Goal:
Reproduce the material in full, exactly as written.

Source material:
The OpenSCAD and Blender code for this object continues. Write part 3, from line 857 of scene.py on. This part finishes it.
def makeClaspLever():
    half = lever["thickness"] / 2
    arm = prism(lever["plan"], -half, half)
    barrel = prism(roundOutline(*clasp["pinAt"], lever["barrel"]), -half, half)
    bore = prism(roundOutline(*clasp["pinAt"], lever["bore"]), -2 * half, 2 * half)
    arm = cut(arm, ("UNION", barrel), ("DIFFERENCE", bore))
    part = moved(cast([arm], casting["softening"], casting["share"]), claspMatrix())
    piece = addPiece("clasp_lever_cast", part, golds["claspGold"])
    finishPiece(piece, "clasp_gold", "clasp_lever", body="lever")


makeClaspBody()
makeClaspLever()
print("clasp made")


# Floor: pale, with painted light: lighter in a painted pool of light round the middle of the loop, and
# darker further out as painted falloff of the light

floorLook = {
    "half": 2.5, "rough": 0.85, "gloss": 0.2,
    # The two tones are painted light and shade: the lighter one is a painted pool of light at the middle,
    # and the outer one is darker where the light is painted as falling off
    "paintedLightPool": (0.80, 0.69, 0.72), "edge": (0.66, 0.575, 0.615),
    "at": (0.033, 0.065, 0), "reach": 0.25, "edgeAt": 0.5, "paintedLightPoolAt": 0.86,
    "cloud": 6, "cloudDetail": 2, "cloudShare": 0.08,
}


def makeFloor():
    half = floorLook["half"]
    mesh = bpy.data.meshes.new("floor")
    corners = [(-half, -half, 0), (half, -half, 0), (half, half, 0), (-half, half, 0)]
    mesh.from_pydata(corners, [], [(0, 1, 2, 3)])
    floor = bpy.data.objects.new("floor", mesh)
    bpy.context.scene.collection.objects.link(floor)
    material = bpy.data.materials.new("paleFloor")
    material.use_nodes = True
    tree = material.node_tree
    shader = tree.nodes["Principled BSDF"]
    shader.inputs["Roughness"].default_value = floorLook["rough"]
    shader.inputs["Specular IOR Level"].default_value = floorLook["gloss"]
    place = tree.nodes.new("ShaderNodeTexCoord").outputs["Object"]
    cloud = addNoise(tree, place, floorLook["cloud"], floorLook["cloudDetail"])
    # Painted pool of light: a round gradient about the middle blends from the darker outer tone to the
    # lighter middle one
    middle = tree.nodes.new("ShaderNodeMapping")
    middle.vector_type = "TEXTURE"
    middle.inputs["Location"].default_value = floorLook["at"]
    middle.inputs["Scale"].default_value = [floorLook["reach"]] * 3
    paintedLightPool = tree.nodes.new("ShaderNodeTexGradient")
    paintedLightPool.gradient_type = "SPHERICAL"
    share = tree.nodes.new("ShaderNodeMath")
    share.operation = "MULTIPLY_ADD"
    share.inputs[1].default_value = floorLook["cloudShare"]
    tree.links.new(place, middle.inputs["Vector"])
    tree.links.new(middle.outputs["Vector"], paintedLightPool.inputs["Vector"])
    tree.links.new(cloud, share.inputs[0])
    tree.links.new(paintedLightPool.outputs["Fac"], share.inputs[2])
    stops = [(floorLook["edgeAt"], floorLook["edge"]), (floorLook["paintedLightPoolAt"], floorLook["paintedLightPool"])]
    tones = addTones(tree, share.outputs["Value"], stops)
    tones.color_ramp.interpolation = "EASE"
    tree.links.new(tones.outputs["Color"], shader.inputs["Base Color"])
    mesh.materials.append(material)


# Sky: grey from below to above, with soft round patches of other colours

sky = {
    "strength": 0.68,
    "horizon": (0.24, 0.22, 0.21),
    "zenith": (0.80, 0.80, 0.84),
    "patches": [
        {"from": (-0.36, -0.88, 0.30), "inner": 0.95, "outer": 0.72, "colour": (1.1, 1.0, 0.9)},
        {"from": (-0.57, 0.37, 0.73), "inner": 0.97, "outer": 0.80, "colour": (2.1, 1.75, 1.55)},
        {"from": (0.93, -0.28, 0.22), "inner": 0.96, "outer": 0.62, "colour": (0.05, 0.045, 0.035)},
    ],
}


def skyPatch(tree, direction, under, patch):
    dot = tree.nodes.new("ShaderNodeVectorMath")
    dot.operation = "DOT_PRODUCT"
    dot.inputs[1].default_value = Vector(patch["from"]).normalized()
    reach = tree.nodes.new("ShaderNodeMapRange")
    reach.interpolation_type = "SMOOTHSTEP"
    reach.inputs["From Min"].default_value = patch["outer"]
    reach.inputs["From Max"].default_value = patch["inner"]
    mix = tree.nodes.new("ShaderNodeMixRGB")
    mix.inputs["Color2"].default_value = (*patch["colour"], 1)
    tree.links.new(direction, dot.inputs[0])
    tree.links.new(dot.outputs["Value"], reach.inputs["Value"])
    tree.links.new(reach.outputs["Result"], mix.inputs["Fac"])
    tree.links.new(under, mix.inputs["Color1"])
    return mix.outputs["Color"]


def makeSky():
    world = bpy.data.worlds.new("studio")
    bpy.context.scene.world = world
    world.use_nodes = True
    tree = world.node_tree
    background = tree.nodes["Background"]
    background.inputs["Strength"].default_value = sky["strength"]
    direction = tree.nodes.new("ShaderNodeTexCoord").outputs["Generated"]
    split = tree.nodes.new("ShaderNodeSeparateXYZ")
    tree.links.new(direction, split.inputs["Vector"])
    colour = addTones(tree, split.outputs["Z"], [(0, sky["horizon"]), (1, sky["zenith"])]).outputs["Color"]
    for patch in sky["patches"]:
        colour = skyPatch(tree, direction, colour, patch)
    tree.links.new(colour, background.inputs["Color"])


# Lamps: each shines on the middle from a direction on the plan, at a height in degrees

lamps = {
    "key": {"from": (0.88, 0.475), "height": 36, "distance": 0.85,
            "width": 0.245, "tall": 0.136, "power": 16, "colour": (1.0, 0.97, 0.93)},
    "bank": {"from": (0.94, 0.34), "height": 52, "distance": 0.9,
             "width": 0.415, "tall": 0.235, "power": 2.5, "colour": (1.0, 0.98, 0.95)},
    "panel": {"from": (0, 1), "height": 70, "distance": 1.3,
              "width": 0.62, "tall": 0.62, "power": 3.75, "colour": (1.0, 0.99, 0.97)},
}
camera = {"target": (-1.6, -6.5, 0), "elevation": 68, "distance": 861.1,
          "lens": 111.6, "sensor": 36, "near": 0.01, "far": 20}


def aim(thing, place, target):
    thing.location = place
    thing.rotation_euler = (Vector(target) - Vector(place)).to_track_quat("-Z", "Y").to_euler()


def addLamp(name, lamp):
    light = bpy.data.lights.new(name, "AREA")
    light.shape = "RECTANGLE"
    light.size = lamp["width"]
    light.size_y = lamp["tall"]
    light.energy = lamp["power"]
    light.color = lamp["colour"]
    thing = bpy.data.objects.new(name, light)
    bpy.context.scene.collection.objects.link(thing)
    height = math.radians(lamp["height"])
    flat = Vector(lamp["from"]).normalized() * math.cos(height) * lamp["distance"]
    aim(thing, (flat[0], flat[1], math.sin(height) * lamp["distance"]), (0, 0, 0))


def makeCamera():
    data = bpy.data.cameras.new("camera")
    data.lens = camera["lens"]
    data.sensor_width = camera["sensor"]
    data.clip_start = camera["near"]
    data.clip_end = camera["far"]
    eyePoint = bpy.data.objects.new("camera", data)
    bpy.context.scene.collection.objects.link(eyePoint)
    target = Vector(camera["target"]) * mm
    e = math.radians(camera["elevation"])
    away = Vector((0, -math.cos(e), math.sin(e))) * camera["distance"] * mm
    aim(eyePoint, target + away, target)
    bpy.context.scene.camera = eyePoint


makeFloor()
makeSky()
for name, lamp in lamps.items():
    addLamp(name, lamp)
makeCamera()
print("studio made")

Response to the task:
The OpenSCAD and Blender code for this object continues. Write part 3, from line 857 of scene.py on. This part finishes it.
def makeClaspLever():
    half = lever["thickness"] / 2
    arm = prism(lever["plan"], -half, half)
    barrel = prism(roundOutline(*clasp["pinAt"], lever["barrel"]), -half, half)
    bore = prism(roundOutline(*clasp["pinAt"], lever["bore"]), -2 * half, 2 * half)
    arm = cut(arm, ("UNION", barrel), ("DIFFERENCE", bore))
    part = moved(cast([arm], casting["softening"], casting["share"]), claspMatrix())
    piece = addPiece("clasp_lever_cast", part, golds["claspGold"])
    finishPiece(piece, "clasp_gold", "clasp_lever", body="lever")


makeClaspBody()
makeClaspLever()
print("clasp made")


# Floor: pale, with painted light: lighter in a painted pool of light round the middle of the loop, and
# darker further out as painted falloff of the light

floorLook = {
    "half": 2.5, "rough": 0.85, "gloss": 0.2,
    # The two tones are painted light and shade: the lighter one is a painted pool of light at the middle,
    # and the outer one is darker where the light is painted as falling off
    "paintedLightPool": (0.80, 0.69, 0.72), "edge": (0.66, 0.575, 0.615),
    "at": (0.033, 0.065, 0), "reach": 0.25, "edgeAt": 0.5, "paintedLightPoolAt": 0.86,
    "cloud": 6, "cloudDetail": 2, "cloudShare": 0.08,
}


def makeFloor():
    half = floorLook["half"]
    mesh = bpy.data.meshes.new("floor")
    corners = [(-half, -half, 0), (half, -half, 0), (half, half, 0), (-half, half, 0)]
    mesh.from_pydata(corners, [], [(0, 1, 2, 3)])
    floor = bpy.data.objects.new("floor", mesh)
    bpy.context.scene.collection.objects.link(floor)
    material = bpy.data.materials.new("paleFloor")
    material.use_nodes = True
    tree = material.node_tree
    shader = tree.nodes["Principled BSDF"]
    shader.inputs["Roughness"].default_value = floorLook["rough"]
    shader.inputs["Specular IOR Level"].default_value = floorLook["gloss"]
    place = tree.nodes.new("ShaderNodeTexCoord").outputs["Object"]
    cloud = addNoise(tree, place, floorLook["cloud"], floorLook["cloudDetail"])
    # Painted pool of light: a round gradient about the middle blends from the darker outer tone to the
    # lighter middle one
    middle = tree.nodes.new("ShaderNodeMapping")
    middle.vector_type = "TEXTURE"
    middle.inputs["Location"].default_value = floorLook["at"]
    middle.inputs["Scale"].default_value = [floorLook["reach"]] * 3
    paintedLightPool = tree.nodes.new("ShaderNodeTexGradient")
    paintedLightPool.gradient_type = "SPHERICAL"
    share = tree.nodes.new("ShaderNodeMath")
    share.operation = "MULTIPLY_ADD"
    share.inputs[1].default_value = floorLook["cloudShare"]
    tree.links.new(place, middle.inputs["Vector"])
    tree.links.new(middle.outputs["Vector"], paintedLightPool.inputs["Vector"])
    tree.links.new(cloud, share.inputs[0])
    tree.links.new(paintedLightPool.outputs["Fac"], share.inputs[2])
    stops = [(floorLook["edgeAt"], floorLook["edge"]), (floorLook["paintedLightPoolAt"], floorLook["paintedLightPool"])]
    tones = addTones(tree, share.outputs["Value"], stops)
    tones.color_ramp.interpolation = "EASE"
    tree.links.new(tones.outputs["Color"], shader.inputs["Base Color"])
    mesh.materials.append(material)


# Sky: grey from below to above, with soft round patches of other colours

sky = {
    "strength": 0.68,
    "horizon": (0.24, 0.22, 0.21),
    "zenith": (0.80, 0.80, 0.84),
    "patches": [
        {"from": (-0.36, -0.88, 0.30), "inner": 0.95, "outer": 0.72, "colour": (1.1, 1.0, 0.9)},
        {"from": (-0.57, 0.37, 0.73), "inner": 0.97, "outer": 0.80, "colour": (2.1, 1.75, 1.55)},
        {"from": (0.93, -0.28, 0.22), "inner": 0.96, "outer": 0.62, "colour": (0.05, 0.045, 0.035)},
    ],
}


def skyPatch(tree, direction, under, patch):
    dot = tree.nodes.new("ShaderNodeVectorMath")
    dot.operation = "DOT_PRODUCT"
    dot.inputs[1].default_value = Vector(patch["from"]).normalized()
    reach = tree.nodes.new("ShaderNodeMapRange")
    reach.interpolation_type = "SMOOTHSTEP"
    reach.inputs["From Min"].default_value = patch["outer"]
    reach.inputs["From Max"].default_value = patch["inner"]
    mix = tree.nodes.new("ShaderNodeMixRGB")
    mix.inputs["Color2"].default_value = (*patch["colour"], 1)
    tree.links.new(direction, dot.inputs[0])
    tree.links.new(dot.outputs["Value"], reach.inputs["Value"])
    tree.links.new(reach.outputs["Result"], mix.inputs["Fac"])
    tree.links.new(under, mix.inputs["Color1"])
    return mix.outputs["Color"]


def makeSky():
    world = bpy.data.worlds.new("studio")
    bpy.context.scene.world = world
    world.use_nodes = True
    tree = world.node_tree
    background = tree.nodes["Background"]
    background.inputs["Strength"].default_value = sky["strength"]
    direction = tree.nodes.new("ShaderNodeTexCoord").outputs["Generated"]
    split = tree.nodes.new("ShaderNodeSeparateXYZ")
    tree.links.new(direction, split.inputs["Vector"])
    colour = addTones(tree, split.outputs["Z"], [(0, sky["horizon"]), (1, sky["zenith"])]).outputs["Color"]
    for patch in sky["patches"]:
        colour = skyPatch(tree, direction, colour, patch)
    tree.links.new(colour, background.inputs["Color"])


# Lamps: each shines on the middle from a direction on the plan, at a height in degrees

lamps = {
    "key": {"from": (0.88, 0.475), "height": 36, "distance": 0.85,
            "width": 0.245, "tall": 0.136, "power": 16, "colour": (1.0, 0.97, 0.93)},
    "bank": {"from": (0.94, 0.34), "height": 52, "distance": 0.9,
             "width": 0.415, "tall": 0.235, "power": 2.5, "colour": (1.0, 0.98, 0.95)},
    "panel": {"from": (0, 1), "height": 70, "distance": 1.3,
              "width": 0.62, "tall": 0.62, "power": 3.75, "colour": (1.0, 0.99, 0.97)},
}
camera = {"target": (-1.6, -6.5, 0), "elevation": 68, "distance": 861.1,
          "lens": 111.6, "sensor": 36, "near": 0.01, "far": 20}


def aim(thing, place, target):
    thing.location = place
    thing.rotation_euler = (Vector(target) - Vector(place)).to_track_quat("-Z", "Y").to_euler()


def addLamp(name, lamp):
    light = bpy.data.lights.new(name, "AREA")
    light.shape = "RECTANGLE"
    light.size = lamp["width"]
    light.size_y = lamp["tall"]
    light.energy = lamp["power"]
    light.color = lamp["colour"]
    thing = bpy.data.objects.new(name, light)
    bpy.context.scene.collection.objects.link(thing)
    height = math.radians(lamp["height"])
    flat = Vector(lamp["from"]).normalized() * math.cos(height) * lamp["distance"]
    aim(thing, (flat[0], flat[1], math.sin(height) * lamp["distance"]), (0, 0, 0))


def makeCamera():
    data = bpy.data.cameras.new("camera")
    data.lens = camera["lens"]
    data.sensor_width = camera["sensor"]
    data.clip_start = camera["near"]
    data.clip_end = camera["far"]
    eyePoint = bpy.data.objects.new("camera", data)
    bpy.context.scene.collection.objects.link(eyePoint)
    target = Vector(camera["target"]) * mm
    e = math.radians(camera["elevation"])
    away = Vector((0, -math.cos(e), math.sin(e))) * camera["distance"] * mm
    aim(eyePoint, target + away, target)
    bpy.context.scene.camera = eyePoint


makeFloor()
makeSky()
for name, lamp in lamps.items():
    addLamp(name, lamp)
makeCamera()
print("studio made")